OPINION ON STATE’S PETITION FOR DISCRETIONARY REVIEW
CAMPBELL, Judge.
Appellant was convicted by a jury of aggravated rape. Punishment was assessed at confinement for life in the Texas Department of Corrections. The Court of Appeals, relying upon testimony provided in a supplement to the appellate record, reversed the conviction because the State failed to disclose promises made to an accomplice regarding leniency in exchange for testimony. Farris v. State, 676 S.W.2d 674 (Tex.App. — Houston [1st] 1984). We granted the State’s petition for discretionary review on five grounds for review. However, we will dispose of the case on the two grounds which pertain to supplementation of the record. We will reverse and remand.
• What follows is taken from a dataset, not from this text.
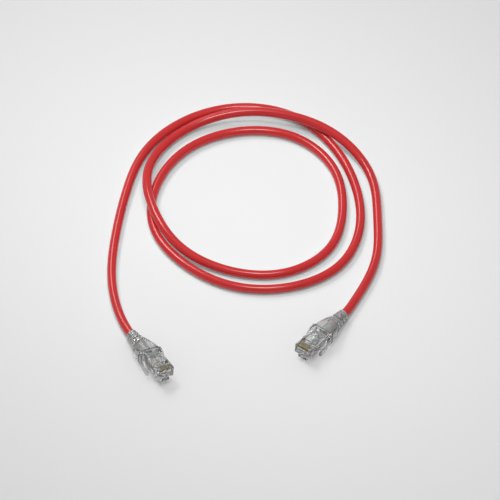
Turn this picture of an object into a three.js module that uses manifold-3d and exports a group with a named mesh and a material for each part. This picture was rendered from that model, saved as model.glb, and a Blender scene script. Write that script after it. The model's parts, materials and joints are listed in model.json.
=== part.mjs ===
// A round network patch cord with a clear eight-way modular plug and a moulded boot at each end.
// Millimetres, +Z up. The cord lies on the plane z = 0. The frame's origin is under the middle of
// the two plug ends. Each plug end is drawn in its own frame: x across the plug, y rearward from
// the nose's front face, z up to the contact side, with the origin on the cord's axis at the nose.

import * as THREE from "three";
import { mergeVertices } from "three/addons/utils/BufferGeometryUtils.js";
import Module from "manifold-3d";

const wasm = await Module();
wasm.setup();

// Clearance between pieces that touch
const GAP = 0.3;

// How far a cut runs past the face that it opens
const CUT = 1;

// Cord
const CORD_R = 2.95;
const CORD_SIDES = 12;
const CORD_STEPS = 80;
const BORE_R = CORD_R + GAP;

// Plug housing: standard eight-way modular plug
const PLUG_W = 11.68;
const PLUG_L = 21.46;
const HALF_H = 4.0;
const NOSE_H = 6.6;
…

At appellant’s trial, Timothy Huffman testified against appellant. Huffman was an accomplice; therefore, the appellant sought disclosure of any promises of leniency made to Huffman in exchange for his testimony. The following facts, explicated in the opinion below, were disclosed to the trial judge and the jury:
“Prior to Huffman’s testimony, the assistant district attorney disclosed to the trial court, out of the presence of the jury, that the only agreement with the witness had been to drop the aggravated kidnapping and aggravated sexual abuse charges, to allow him to plead guilty to the aggravated rape charge, and to notify the judge who was hearing the case that Huffman had been cooperative and truthful in testifying against appellant. Huffman’s attorney also testified before the judge, out of the jury’s hearing, that the state had made no promises regarding recommendations for leniency. Huffman testified before the jury that he had received no promises of leniency.” Farris, supra at 675.
Appellant was convicted and gave notice of appeal. On December 16, 1983, the record was filed in the Court of Appeals.
Several months after the record had been filed with the Court of Appeals, appellant discovered that, in a hearing on a motion for new trial in Huffman’s case, testimony was presented which arguably showed that the State did not disclose to appellant certain promises of leniency made to Huffman in exchange for Huffman’s testimony at appellant’s trial. See Huffman v. State, 676 S.W.2d 677 (Tex.App. — Houston [1st] 1984), pet. ref’d. Appellant sought to include a supplemental record containing this new testimony from Huffman’s case with [514]*514appellant’s original record, which was already filed with the Court of Appeals.
On April 25, 1984, appellant filed a motion with the trial court seeking to supplement the record and mailed a copy of that motion to the State. The trial court granted the motion on the same day. On April 26, the State waived its right to notice of completion of the supplementation. On May 2, the trial court approved the supplemental record, having found that no objections had been filed within five days after notice of completion of the record. On May 9, the supplemental record was filed in the Court of Appeals.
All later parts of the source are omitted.